[Challenge]: Starting with the line that contains "Write the three.js" and stopping after the line that contains "const strokeEndSteps = 3;", output every line exactly as it stands.

[Provided data]:
******************************
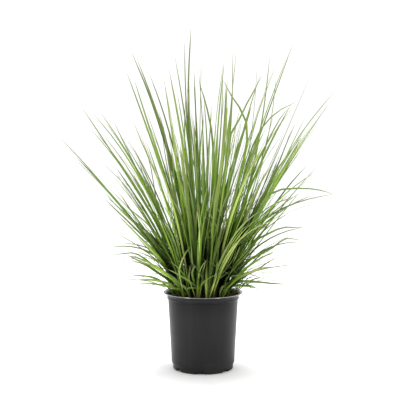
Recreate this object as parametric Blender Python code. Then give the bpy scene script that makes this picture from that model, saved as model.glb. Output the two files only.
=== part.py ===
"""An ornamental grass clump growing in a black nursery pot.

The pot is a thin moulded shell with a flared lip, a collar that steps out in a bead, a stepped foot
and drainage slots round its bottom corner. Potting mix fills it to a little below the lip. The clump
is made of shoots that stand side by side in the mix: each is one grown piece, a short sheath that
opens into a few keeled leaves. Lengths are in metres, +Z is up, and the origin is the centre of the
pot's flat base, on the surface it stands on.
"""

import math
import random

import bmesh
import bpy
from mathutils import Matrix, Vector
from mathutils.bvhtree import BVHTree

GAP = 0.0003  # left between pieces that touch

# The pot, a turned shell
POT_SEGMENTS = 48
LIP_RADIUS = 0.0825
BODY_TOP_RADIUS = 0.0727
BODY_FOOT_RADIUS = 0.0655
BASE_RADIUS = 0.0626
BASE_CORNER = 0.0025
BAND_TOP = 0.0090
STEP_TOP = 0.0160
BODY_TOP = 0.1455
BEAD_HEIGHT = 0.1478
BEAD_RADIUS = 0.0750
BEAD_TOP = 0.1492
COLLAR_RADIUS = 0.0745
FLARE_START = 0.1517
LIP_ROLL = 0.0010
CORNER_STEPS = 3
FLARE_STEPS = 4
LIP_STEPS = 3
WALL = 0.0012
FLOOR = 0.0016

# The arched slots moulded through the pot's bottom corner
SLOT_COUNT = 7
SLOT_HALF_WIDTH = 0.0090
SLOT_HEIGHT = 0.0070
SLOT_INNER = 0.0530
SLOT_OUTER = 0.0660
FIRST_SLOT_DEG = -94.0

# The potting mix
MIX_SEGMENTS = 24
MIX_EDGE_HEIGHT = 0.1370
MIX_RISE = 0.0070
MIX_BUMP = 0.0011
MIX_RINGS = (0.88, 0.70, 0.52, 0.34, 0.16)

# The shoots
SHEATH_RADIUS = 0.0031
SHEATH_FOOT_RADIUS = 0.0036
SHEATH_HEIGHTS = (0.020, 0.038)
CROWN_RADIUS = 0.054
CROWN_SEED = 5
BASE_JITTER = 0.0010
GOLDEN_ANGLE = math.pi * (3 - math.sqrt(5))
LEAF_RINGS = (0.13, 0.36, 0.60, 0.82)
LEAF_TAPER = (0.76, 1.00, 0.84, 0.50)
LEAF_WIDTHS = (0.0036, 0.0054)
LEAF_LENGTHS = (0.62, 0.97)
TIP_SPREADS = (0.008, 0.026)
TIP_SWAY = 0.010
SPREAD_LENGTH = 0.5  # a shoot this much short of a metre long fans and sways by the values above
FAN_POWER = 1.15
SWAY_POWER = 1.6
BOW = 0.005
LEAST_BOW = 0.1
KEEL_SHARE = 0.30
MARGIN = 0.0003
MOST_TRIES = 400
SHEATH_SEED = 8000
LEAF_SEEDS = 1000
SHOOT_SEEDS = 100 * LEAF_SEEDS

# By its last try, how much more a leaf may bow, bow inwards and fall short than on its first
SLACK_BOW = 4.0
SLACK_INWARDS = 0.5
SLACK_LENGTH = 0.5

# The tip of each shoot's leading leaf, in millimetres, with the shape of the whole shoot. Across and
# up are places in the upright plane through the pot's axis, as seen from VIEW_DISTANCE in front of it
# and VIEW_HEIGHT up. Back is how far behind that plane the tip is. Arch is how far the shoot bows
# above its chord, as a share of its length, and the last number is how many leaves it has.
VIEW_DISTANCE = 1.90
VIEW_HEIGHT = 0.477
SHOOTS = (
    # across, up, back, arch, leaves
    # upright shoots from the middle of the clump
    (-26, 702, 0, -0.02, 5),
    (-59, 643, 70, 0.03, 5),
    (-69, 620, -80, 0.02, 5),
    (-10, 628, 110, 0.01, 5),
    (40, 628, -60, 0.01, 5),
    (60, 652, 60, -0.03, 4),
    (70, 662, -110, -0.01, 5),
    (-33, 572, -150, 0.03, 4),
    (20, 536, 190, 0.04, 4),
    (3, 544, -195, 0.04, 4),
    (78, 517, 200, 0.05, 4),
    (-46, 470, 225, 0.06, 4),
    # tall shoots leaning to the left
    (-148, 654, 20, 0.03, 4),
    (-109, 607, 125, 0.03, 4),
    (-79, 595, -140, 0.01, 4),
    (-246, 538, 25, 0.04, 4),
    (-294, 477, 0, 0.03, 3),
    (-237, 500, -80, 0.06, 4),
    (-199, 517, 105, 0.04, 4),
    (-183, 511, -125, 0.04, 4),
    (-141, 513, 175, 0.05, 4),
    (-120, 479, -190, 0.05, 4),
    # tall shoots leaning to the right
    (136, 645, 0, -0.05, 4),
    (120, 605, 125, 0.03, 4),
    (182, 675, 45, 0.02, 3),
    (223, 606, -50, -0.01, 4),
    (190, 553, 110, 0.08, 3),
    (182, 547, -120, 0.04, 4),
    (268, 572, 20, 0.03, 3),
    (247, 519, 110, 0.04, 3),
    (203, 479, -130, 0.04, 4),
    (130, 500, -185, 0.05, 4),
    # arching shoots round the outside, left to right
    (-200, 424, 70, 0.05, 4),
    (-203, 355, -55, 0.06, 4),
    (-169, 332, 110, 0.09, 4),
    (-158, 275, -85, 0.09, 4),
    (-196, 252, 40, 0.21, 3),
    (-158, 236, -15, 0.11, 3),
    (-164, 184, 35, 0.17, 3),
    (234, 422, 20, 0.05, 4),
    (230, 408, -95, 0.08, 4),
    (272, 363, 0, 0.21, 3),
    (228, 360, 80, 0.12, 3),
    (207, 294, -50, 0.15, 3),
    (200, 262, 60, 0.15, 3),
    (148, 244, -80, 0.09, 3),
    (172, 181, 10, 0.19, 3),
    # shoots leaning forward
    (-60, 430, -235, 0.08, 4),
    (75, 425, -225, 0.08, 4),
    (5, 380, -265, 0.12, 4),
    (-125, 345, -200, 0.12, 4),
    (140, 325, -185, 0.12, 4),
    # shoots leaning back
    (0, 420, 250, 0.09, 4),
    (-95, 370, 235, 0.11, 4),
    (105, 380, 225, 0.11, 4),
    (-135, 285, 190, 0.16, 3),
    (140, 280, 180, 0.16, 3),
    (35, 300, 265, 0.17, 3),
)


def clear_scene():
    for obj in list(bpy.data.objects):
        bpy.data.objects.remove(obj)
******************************
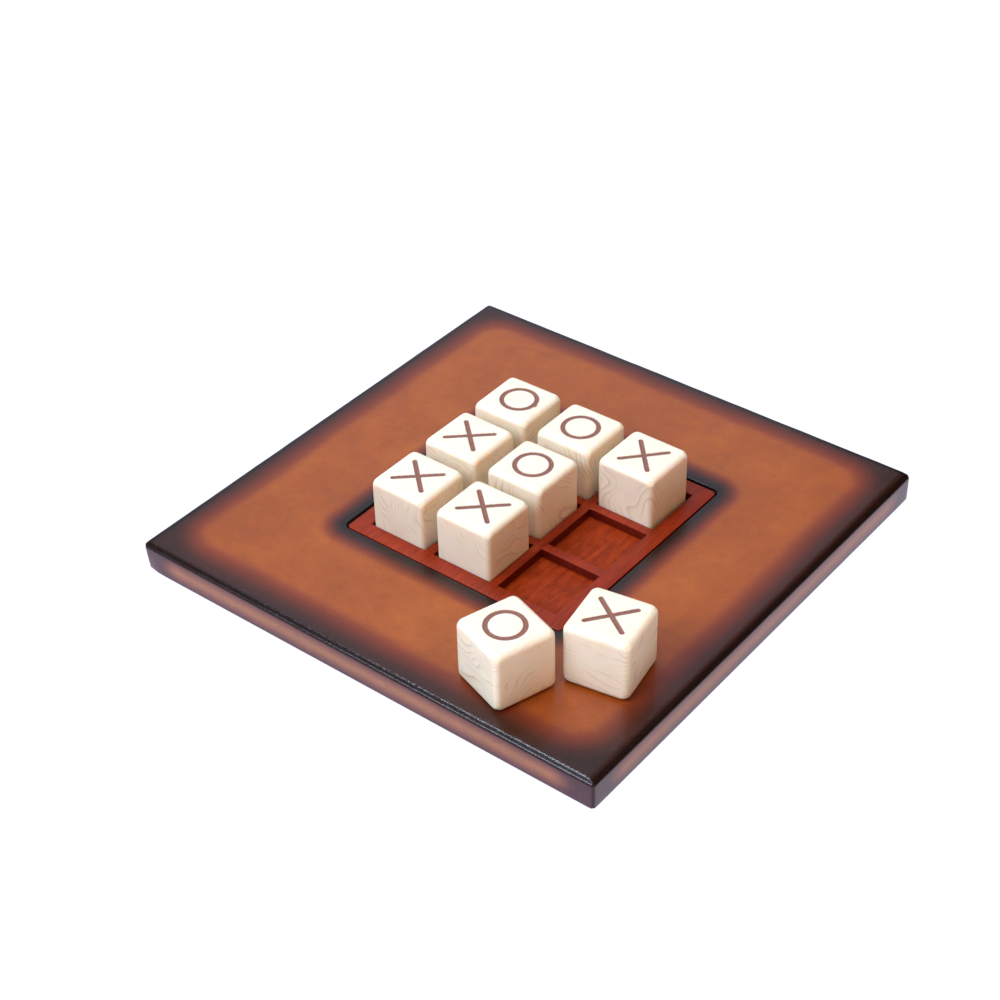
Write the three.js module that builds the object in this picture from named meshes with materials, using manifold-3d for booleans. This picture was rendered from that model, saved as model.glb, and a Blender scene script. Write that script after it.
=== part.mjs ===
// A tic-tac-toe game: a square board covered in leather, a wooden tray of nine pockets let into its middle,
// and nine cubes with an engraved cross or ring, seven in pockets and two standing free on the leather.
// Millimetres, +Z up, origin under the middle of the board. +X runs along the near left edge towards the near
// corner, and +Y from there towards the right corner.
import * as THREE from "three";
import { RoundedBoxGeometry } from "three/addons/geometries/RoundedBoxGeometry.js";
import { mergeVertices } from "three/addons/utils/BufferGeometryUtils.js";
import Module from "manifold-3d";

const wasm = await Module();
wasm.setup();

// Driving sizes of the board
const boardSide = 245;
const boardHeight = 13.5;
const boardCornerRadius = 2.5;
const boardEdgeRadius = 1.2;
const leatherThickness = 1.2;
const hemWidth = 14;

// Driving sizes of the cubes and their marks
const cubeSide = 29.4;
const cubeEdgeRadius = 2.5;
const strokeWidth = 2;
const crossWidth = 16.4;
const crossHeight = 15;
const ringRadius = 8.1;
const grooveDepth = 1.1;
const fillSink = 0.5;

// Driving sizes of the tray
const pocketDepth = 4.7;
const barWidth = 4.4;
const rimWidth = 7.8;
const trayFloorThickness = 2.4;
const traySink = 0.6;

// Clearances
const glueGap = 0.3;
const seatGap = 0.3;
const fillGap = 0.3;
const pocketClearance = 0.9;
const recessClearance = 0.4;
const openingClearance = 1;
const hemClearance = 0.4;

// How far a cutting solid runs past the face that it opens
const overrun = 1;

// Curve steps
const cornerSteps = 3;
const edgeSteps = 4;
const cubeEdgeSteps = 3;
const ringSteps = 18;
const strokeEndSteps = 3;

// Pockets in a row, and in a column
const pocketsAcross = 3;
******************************
[Finished task]:
Write the three.js module that builds the object in this picture from named meshes with materials, using manifold-3d for booleans. This picture was rendered from that model, saved as model.glb, and a Blender scene script. Write that script after it.
=== part.mjs ===
// A tic-tac-toe game: a square board covered in leather, a wooden tray of nine pockets let into its middle,
// and nine cubes with an engraved cross or ring, seven in pockets and two standing free on the leather.
// Millimetres, +Z up, origin under the middle of the board. +X runs along the near left edge towards the near
// corner, and +Y from there towards the right corner.
import * as THREE from "three";
import { RoundedBoxGeometry } from "three/addons/geometries/RoundedBoxGeometry.js";
import { mergeVertices } from "three/addons/utils/BufferGeometryUtils.js";
import Module from "manifold-3d";

const wasm = await Module();
wasm.setup();

// Driving sizes of the board
const boardSide = 245;
const boardHeight = 13.5;
const boardCornerRadius = 2.5;
const boardEdgeRadius = 1.2;
const leatherThickness = 1.2;
const hemWidth = 14;

// Driving sizes of the cubes and their marks
const cubeSide = 29.4;
const cubeEdgeRadius = 2.5;
const strokeWidth = 2;
const crossWidth = 16.4;
const crossHeight = 15;
const ringRadius = 8.1;
const grooveDepth = 1.1;
const fillSink = 0.5;

// Driving sizes of the tray
const pocketDepth = 4.7;
const barWidth = 4.4;
const rimWidth = 7.8;
const trayFloorThickness = 2.4;
const traySink = 0.6;

// Clearances
const glueGap = 0.3;
const seatGap = 0.3;
const fillGap = 0.3;
const pocketClearance = 0.9;
const recessClearance = 0.4;
const openingClearance = 1;
const hemClearance = 0.4;

// How far a cutting solid runs past the face that it opens
const overrun = 1;

// Curve steps
const cornerSteps = 3;
const edgeSteps = 4;
const cubeEdgeSteps = 3;
const ringSteps = 18;
const strokeEndSteps = 3;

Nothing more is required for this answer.